REQUIRED WORK ->
All of the material below is to be repeated exactly.

────────────────

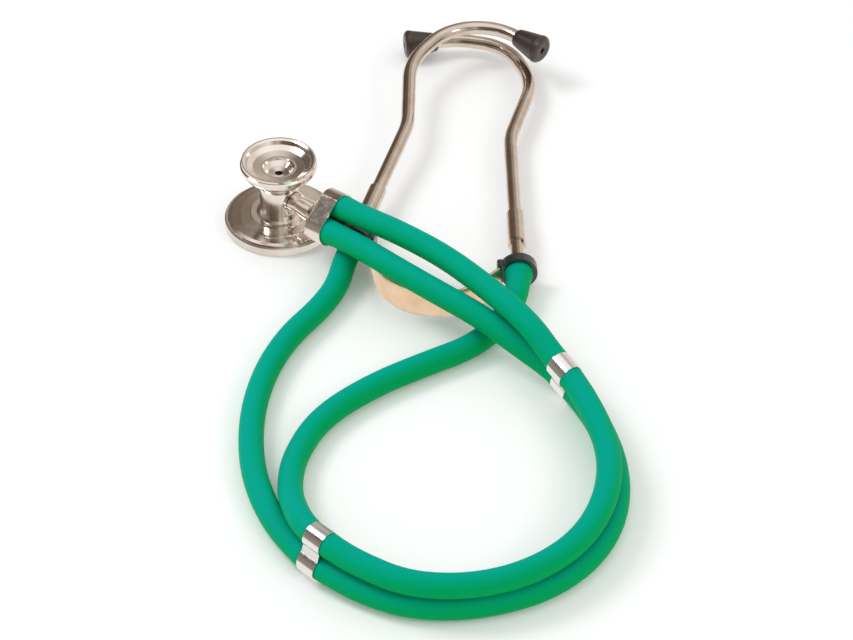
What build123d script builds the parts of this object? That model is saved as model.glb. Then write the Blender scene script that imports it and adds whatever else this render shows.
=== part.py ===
from build123d import *
import os
from math import acos, atan2, cos, pi, radians, sin, sqrt, tan

# Twin-hose stethoscope, laid on a table with its ear tubes crossed. Millimetres, +Z up.
# Origin: the centre of the diaphragm's face, on the table. +Y runs from the chestpiece
# towards the ear tips, +X towards the right-hand ear tube.

# --- chestpiece head, turned about the vertical axis through the origin ---
RING_R = 22.3            # diaphragm retaining ring, outside
RING_H = 3.7
RING_LIP_R = 19.6        # inside of the lip that holds the diaphragm's rim
DIAPHRAGM_T = 0.6
HOUSING_R = 21.0
HOUSING_TOP_Z = 6.0
NECK_R = 7.9
NECK_TOP_Z = 22.0
BELL_TOP_Z = 31.5
BELL_LIP_R = 15.4
BELL_HOLE_R = 1.5
AIR_R = 1.0              # air passages in the neck

# --- stem: the spindle that the head turns on, horizontal ---
STEM_Z = 15.0
STEM_TURN = -44.2        # plan direction of the stem, degrees from +X
SPINDLE_R = 3.2
SPINDLE_BORE_R = 3.25
SPINDLE_TAIL_R = 2.6
SPINDLE_IN = -5.0        # inner end of the spindle, along the stem from the head's axis
BOSS_END = 8.4
BLOCK_FROM = 12.6        # the block slips over the spindle's outer end
BLOCK_NECK_END = 19.5
CIRCLIP_AT = 5.4
DETENT_AT = -2.9
DETENT_R = 0.9

# --- hoses ---
HOSE_R = 4.8
HOSE_BORE_R = 2.4
SOCKET_FLARE_R = 5.1     # hose end inside the twin socket
TUBE_FLARE_R = 5.7       # hose end pushed over an ear tube
SOCKET_DEPTH = 8.0
SOCKET_WALL = 0.55
NIPPLE_R = 2.35
NIPPLE_BORE_R = 1.5

# Routes by hand. Each starts at the floor of the twin socket and ends in an ear tube's collar.
# The left hose is the lower one of the pair round the loop, the right hose the upper one.
LEFT_ROUTE = [
    (15.0, -21.0, 14.8), (29.2, -34.8, 17.75), (46.0, -52.0, 18.9), (62.5, -66.9, 18.9),
    (80.0, -80.3, 17.4), (95.0, -91.3, 12.0), (108.6, -101.1, 7.6), (116.6, -113.0, 5.4),
    (124.4, -129.5, 4.8), (129.2, -149.5, 4.8), (129.7, -168.5, 4.8), (125.9, -186.5, 4.8),
    (117.3, -202.5, 4.8), (104.3, -215.2, 4.8), (88.3, -223.0, 4.8), (70.5, -226.9, 4.8),
    (53.0, -225.9, 4.8), (37.5, -219.3, 4.9), (23.7, -209.6, 5.45), (13.7, -199.2, 5.35),
    (4.2, -183.8, 4.8), (-2.6, -166.5, 4.8), (-6.5, -147.0, 4.8), (-7.0, -123.0, 4.8),
    (-3.0, -99.0, 4.8), (5.4, -77.5, 4.8), (17.6, -60.0, 4.8), (24.0, -46.5, 5.0),
    (26.66, -33.15, 6.73), (30.83, -19.36, 7.71),
]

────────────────

ANSWER TO THIS PROBLEM ->
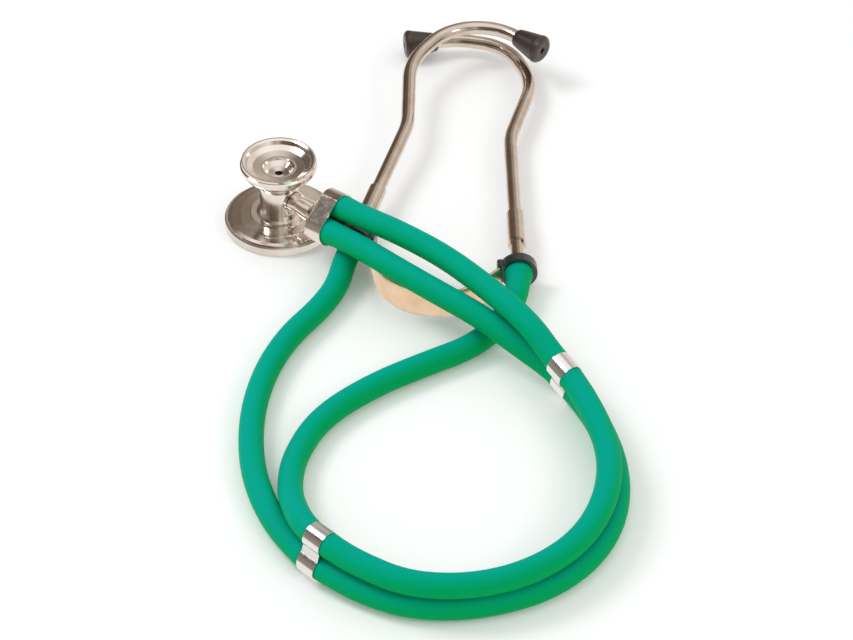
What build123d script builds the parts of this object? That model is saved as model.glb. Then write the Blender scene script that imports it and adds whatever else this render shows.
=== part.py ===
from build123d import *
import os
from math import acos, atan2, cos, pi, radians, sin, sqrt, tan

# Twin-hose stethoscope, laid on a table with its ear tubes crossed. Millimetres, +Z up.
# Origin: the centre of the diaphragm's face, on the table. +Y runs from the chestpiece
# towards the ear tips, +X towards the right-hand ear tube.

# --- chestpiece head, turned about the vertical axis through the origin ---
RING_R = 22.3            # diaphragm retaining ring, outside
RING_H = 3.7
RING_LIP_R = 19.6        # inside of the lip that holds the diaphragm's rim
DIAPHRAGM_T = 0.6
HOUSING_R = 21.0
HOUSING_TOP_Z = 6.0
NECK_R = 7.9
NECK_TOP_Z = 22.0
BELL_TOP_Z = 31.5
BELL_LIP_R = 15.4
BELL_HOLE_R = 1.5
AIR_R = 1.0              # air passages in the neck

# --- stem: the spindle that the head turns on, horizontal ---
STEM_Z = 15.0
STEM_TURN = -44.2        # plan direction of the stem, degrees from +X
SPINDLE_R = 3.2
SPINDLE_BORE_R = 3.25
SPINDLE_TAIL_R = 2.6
SPINDLE_IN = -5.0        # inner end of the spindle, along the stem from the head's axis
BOSS_END = 8.4
BLOCK_FROM = 12.6        # the block slips over the spindle's outer end
BLOCK_NECK_END = 19.5
CIRCLIP_AT = 5.4
DETENT_AT = -2.9
DETENT_R = 0.9

# --- hoses ---
HOSE_R = 4.8
HOSE_BORE_R = 2.4
SOCKET_FLARE_R = 5.1     # hose end inside the twin socket
TUBE_FLARE_R = 5.7       # hose end pushed over an ear tube
SOCKET_DEPTH = 8.0
SOCKET_WALL = 0.55
NIPPLE_R = 2.35
NIPPLE_BORE_R = 1.5

# Routes by hand. Each starts at the floor of the twin socket and ends in an ear tube's collar.
# The left hose is the lower one of the pair round the loop, the right hose the upper one.
LEFT_ROUTE = [
    (15.0, -21.0, 14.8), (29.2, -34.8, 17.75), (46.0, -52.0, 18.9), (62.5, -66.9, 18.9),
    (80.0, -80.3, 17.4), (95.0, -91.3, 12.0), (108.6, -101.1, 7.6), (116.6, -113.0, 5.4),
    (124.4, -129.5, 4.8), (129.2, -149.5, 4.8), (129.7, -168.5, 4.8), (125.9, -186.5, 4.8),
    (117.3, -202.5, 4.8), (104.3, -215.2, 4.8), (88.3, -223.0, 4.8), (70.5, -226.9, 4.8),
    (53.0, -225.9, 4.8), (37.5, -219.3, 4.9), (23.7, -209.6, 5.45), (13.7, -199.2, 5.35),
    (4.2, -183.8, 4.8), (-2.6, -166.5, 4.8), (-6.5, -147.0, 4.8), (-7.0, -123.0, 4.8),
    (-3.0, -99.0, 4.8), (5.4, -77.5, 4.8), (17.6, -60.0, 4.8), (24.0, -46.5, 5.0),
    (26.66, -33.15, 6.73), (30.83, -19.36, 7.71),
]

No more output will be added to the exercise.